The three major canals are labeled Acequia Madre Primera, Acequia Madre Segunda, and Acequia Madre Tercia. The field boundaries are likely smaller canals running off of the three larger ones.
A zanjero was elected by the field owners to regulate the flow of water through the canals. He would inspect fields and determine which ones needed water. This system worked well until the mid-1880s, when certain property owners began to use more water. These included Solomon Warner, who had built a dam at the south end of Sentinel Peak to collect spring water for his mill, and Leopoldo Carrillo, who was renting his land to Chinese gardeners who were growing water-thirsty crops. The zanjero cut off water to the fields north of St. Mary’s Road, and a lawsuit ensued. The judge determined that age-old water rights were no longer applicable.

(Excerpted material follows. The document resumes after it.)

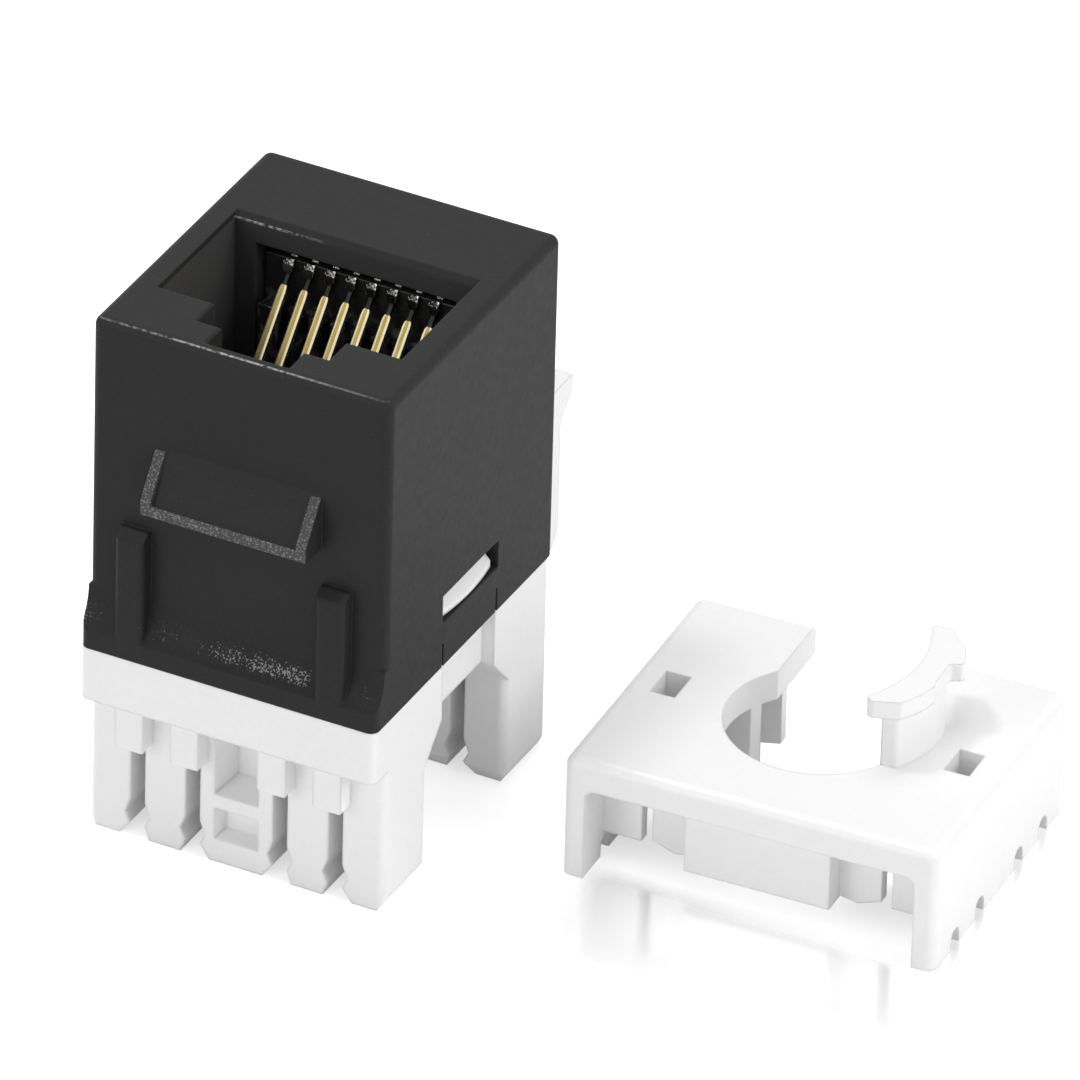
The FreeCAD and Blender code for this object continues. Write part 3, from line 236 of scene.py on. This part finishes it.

A few years later Samuel Hughes dug a deeper canal on the north side of St. Mary’s Road. During the monsoon season of 1889, the river began to erode downward, the deeply entrenched water course cutting off the water supply of the other canals. Eventually the Allison Brothers installed large pumps that pulled groundwater out and deposited it into cement-lined canals. This allowed farming to continue along the west side, lasting into the 1930s.
Recently the folks at Mission Garden created a new demonstration acequia that runs water through the middle of the garden. It is stocked with Gila topminnow, an endangered species that once thrived in the Santa Cruz River.
The area watered by acequias on the west side of the Santa Cruz largely has been developed, covered with housing and businesses. Traces of the canals and fields still lie hidden in undisturbed areas.